Stated problem: Restate verbatim the lines between the one holding "make_lower_arm()" and the one holding "imported = [obj", both included, and no others.

Source excerpt:

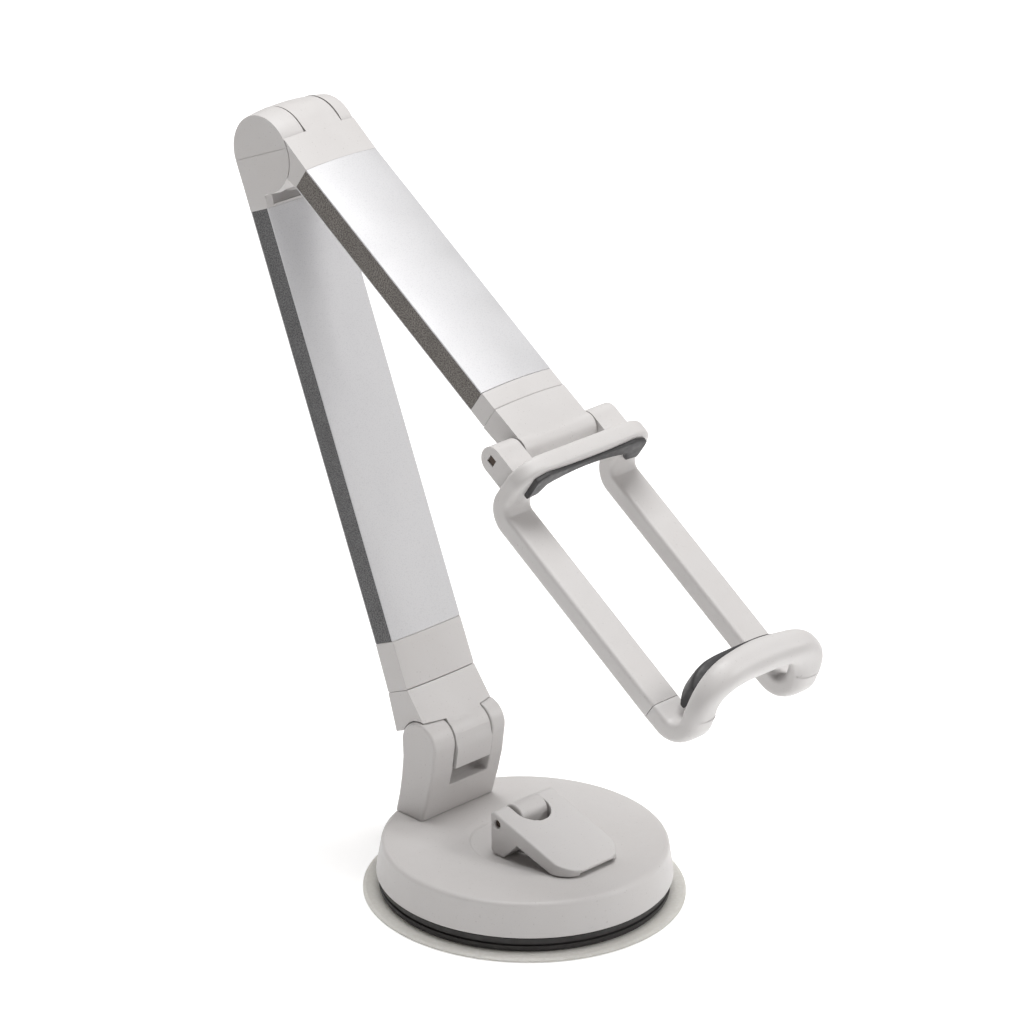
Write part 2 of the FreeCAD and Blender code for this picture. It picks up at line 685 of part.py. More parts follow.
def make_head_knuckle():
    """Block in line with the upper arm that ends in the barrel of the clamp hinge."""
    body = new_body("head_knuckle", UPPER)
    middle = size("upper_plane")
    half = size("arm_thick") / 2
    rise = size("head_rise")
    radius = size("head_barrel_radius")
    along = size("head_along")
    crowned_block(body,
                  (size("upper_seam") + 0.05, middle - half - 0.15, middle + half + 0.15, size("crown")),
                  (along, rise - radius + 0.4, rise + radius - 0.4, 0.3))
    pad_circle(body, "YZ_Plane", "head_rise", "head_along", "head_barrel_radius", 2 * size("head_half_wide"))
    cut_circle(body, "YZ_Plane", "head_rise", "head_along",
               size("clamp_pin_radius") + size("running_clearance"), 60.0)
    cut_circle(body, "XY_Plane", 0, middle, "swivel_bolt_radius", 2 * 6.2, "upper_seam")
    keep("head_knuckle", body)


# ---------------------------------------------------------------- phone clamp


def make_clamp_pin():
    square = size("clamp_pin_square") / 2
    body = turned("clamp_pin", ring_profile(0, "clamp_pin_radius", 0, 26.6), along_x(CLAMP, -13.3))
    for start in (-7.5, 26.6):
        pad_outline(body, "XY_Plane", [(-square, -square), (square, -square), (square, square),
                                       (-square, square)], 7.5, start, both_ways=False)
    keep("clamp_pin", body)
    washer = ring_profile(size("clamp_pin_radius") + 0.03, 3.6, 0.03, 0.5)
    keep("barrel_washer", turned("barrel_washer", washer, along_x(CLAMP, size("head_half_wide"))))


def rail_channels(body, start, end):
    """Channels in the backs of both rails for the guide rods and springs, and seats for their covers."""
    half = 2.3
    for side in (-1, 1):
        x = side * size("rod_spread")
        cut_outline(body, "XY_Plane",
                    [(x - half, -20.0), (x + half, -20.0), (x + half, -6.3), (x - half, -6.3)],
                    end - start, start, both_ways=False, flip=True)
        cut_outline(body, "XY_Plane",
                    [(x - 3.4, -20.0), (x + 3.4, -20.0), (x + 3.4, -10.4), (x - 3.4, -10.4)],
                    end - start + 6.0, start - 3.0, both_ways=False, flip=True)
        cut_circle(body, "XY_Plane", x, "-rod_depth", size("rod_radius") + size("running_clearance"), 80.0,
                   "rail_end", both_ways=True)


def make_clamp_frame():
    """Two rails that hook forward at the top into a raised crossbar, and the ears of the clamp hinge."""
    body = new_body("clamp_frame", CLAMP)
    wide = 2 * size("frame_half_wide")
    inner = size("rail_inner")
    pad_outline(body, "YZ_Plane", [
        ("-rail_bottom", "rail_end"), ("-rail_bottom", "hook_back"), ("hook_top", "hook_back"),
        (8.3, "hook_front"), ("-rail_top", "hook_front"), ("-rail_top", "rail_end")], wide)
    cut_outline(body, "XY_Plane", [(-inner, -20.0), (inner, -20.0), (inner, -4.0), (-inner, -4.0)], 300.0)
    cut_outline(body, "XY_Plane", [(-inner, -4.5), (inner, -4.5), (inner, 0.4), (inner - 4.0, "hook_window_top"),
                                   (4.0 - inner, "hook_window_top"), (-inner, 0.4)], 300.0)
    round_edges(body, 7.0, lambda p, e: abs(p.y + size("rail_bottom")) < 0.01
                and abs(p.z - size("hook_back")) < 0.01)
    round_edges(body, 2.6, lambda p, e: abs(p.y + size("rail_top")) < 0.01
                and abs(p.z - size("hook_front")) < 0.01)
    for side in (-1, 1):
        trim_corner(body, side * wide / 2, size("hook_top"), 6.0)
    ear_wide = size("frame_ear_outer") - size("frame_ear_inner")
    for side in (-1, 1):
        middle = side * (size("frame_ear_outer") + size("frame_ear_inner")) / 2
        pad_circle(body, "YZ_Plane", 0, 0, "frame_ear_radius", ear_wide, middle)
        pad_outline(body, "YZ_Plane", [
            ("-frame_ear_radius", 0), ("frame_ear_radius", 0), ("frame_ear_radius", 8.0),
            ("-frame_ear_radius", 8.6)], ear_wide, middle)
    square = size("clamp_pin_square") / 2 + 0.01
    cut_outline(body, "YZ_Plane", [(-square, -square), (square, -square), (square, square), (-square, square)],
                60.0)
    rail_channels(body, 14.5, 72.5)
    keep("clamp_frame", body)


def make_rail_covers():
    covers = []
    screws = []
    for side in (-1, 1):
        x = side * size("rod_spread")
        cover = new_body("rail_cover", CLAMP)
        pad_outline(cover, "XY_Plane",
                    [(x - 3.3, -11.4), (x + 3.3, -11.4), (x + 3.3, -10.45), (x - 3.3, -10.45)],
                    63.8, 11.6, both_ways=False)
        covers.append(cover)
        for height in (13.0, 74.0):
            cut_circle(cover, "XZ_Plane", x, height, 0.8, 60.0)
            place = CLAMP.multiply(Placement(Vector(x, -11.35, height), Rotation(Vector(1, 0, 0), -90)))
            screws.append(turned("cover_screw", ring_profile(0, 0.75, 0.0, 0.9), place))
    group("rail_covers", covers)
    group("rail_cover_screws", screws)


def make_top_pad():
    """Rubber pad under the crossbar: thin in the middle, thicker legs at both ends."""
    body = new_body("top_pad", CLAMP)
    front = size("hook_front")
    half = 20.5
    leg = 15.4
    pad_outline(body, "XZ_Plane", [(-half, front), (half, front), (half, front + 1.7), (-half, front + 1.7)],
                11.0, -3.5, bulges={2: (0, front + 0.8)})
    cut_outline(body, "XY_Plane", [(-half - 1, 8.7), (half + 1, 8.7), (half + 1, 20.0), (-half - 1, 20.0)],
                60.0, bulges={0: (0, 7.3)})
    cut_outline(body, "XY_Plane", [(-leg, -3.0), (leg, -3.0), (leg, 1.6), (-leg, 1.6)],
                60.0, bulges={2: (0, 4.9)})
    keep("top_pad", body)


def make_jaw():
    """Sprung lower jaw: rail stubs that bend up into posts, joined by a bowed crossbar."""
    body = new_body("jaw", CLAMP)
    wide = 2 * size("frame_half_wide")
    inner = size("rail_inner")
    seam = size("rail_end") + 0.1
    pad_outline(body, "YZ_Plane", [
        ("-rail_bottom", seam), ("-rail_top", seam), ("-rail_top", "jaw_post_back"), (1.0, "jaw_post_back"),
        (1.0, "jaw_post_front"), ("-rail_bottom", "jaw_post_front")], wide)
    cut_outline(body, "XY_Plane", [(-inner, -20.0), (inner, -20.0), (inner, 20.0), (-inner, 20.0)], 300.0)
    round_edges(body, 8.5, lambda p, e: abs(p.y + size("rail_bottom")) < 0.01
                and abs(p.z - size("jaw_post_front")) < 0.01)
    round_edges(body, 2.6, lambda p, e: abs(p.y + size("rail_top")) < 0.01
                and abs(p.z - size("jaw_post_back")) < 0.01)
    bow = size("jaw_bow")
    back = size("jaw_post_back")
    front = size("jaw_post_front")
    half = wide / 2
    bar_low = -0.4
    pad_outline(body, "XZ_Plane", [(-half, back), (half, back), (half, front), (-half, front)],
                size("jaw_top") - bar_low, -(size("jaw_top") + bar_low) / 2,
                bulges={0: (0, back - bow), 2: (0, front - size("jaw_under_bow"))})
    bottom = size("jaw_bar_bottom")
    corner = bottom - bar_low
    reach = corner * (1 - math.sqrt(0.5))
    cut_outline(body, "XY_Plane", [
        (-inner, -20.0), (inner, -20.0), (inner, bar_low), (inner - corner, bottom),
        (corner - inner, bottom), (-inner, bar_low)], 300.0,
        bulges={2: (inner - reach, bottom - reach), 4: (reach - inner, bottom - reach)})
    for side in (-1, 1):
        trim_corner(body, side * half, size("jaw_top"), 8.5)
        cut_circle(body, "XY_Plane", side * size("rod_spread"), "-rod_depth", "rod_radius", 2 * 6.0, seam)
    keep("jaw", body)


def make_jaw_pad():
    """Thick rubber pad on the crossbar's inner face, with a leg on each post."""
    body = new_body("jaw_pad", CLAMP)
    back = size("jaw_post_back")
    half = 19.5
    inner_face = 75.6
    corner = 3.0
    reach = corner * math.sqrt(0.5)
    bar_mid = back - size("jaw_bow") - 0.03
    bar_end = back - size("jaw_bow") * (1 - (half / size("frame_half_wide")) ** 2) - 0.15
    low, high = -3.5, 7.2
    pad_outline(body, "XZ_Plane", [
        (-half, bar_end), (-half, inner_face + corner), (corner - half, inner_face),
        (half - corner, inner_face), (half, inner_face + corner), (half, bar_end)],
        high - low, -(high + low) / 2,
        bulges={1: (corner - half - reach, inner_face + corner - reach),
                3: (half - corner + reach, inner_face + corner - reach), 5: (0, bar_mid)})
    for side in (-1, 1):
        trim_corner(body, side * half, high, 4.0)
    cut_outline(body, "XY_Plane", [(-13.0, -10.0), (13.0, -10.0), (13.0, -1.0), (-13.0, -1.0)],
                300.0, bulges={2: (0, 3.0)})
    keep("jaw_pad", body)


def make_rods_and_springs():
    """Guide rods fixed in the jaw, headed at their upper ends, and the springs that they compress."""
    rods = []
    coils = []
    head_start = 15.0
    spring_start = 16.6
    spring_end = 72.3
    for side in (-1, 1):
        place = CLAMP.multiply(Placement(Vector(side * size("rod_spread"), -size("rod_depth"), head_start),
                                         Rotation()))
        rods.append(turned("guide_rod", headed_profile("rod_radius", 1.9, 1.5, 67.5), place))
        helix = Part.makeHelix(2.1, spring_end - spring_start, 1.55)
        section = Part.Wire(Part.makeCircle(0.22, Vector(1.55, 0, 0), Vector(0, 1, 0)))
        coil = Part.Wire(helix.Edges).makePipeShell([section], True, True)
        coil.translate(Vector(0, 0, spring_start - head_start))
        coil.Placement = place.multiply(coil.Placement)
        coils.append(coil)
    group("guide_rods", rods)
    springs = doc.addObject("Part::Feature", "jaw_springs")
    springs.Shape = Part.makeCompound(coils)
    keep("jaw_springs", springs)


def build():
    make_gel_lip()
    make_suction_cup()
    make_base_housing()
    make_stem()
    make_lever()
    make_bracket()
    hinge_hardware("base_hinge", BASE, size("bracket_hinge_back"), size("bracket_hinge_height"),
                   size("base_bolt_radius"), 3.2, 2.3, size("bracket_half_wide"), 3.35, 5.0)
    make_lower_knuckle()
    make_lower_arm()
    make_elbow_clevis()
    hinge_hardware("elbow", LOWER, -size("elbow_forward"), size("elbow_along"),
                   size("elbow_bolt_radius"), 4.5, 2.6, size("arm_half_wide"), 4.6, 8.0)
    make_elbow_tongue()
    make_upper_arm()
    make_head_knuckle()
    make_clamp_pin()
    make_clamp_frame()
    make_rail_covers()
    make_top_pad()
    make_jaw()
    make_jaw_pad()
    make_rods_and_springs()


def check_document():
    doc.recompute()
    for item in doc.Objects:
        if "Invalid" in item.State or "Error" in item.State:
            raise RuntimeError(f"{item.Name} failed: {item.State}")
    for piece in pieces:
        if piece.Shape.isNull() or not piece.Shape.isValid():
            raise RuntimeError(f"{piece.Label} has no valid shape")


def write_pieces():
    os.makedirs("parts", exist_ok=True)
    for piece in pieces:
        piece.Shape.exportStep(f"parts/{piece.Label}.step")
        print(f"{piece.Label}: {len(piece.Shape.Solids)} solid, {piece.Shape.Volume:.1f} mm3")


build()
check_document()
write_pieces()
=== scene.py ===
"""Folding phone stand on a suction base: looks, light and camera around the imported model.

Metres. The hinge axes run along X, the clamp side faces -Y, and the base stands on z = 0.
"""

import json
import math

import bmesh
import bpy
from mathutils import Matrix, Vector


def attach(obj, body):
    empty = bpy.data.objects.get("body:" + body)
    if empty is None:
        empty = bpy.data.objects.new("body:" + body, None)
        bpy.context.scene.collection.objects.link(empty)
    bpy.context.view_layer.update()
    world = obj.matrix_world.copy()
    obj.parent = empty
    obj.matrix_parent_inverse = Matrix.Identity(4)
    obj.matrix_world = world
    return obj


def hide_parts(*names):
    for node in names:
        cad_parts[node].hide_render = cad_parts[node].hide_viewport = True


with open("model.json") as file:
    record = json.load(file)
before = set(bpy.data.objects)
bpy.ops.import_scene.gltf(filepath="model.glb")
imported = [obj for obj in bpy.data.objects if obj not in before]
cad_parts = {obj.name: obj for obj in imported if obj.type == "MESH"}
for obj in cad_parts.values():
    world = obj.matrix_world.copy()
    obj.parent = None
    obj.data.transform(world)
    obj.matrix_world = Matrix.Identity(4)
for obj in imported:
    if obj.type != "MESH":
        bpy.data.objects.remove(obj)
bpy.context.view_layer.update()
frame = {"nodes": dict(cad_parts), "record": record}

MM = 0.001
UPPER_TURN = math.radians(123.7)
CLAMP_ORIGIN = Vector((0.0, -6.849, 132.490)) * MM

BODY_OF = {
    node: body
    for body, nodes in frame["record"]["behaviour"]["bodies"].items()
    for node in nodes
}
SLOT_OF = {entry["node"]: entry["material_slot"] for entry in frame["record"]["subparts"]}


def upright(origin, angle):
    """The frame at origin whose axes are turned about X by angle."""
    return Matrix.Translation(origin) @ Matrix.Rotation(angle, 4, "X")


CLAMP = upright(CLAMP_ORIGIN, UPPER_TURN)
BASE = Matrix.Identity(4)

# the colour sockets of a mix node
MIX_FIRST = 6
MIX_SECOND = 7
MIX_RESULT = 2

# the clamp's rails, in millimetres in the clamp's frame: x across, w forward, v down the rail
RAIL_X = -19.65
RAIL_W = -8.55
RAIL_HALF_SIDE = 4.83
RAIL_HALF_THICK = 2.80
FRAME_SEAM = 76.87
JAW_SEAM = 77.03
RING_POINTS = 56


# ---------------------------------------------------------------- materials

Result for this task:
    make_lower_arm()
    make_elbow_clevis()
    hinge_hardware("elbow", LOWER, -size("elbow_forward"), size("elbow_along"),
                   size("elbow_bolt_radius"), 4.5, 2.6, size("arm_half_wide"), 4.6, 8.0)
    make_elbow_tongue()
    make_upper_arm()
    make_head_knuckle()
    make_clamp_pin()
    make_clamp_frame()
    make_rail_covers()
    make_top_pad()
    make_jaw()
    make_jaw_pad()
    make_rods_and_springs()


def check_document():
    doc.recompute()
    for item in doc.Objects:
        if "Invalid" in item.State or "Error" in item.State:
            raise RuntimeError(f"{item.Name} failed: {item.State}")
    for piece in pieces:
        if piece.Shape.isNull() or not piece.Shape.isValid():
            raise RuntimeError(f"{piece.Label} has no valid shape")


def write_pieces():
    os.makedirs("parts", exist_ok=True)
    for piece in pieces:
        piece.Shape.exportStep(f"parts/{piece.Label}.step")
        print(f"{piece.Label}: {len(piece.Shape.Solids)} solid, {piece.Shape.Volume:.1f} mm3")


build()
check_document()
write_pieces()
=== scene.py ===
"""Folding phone stand on a suction base: looks, light and camera around the imported model.

Metres. The hinge axes run along X, the clamp side faces -Y, and the base stands on z = 0.
"""

import json
import math

import bmesh
import bpy
from mathutils import Matrix, Vector


def attach(obj, body):
    empty = bpy.data.objects.get("body:" + body)
    if empty is None:
        empty = bpy.data.objects.new("body:" + body, None)
        bpy.context.scene.collection.objects.link(empty)
    bpy.context.view_layer.update()
    world = obj.matrix_world.copy()
    obj.parent = empty
    obj.matrix_parent_inverse = Matrix.Identity(4)
    obj.matrix_world = world
    return obj


def hide_parts(*names):
    for node in names:
        cad_parts[node].hide_render = cad_parts[node].hide_viewport = True


with open("model.json") as file:
    record = json.load(file)
before = set(bpy.data.objects)
bpy.ops.import_scene.gltf(filepath="model.glb")
imported = [obj for obj in bpy.data.objects if obj not in before]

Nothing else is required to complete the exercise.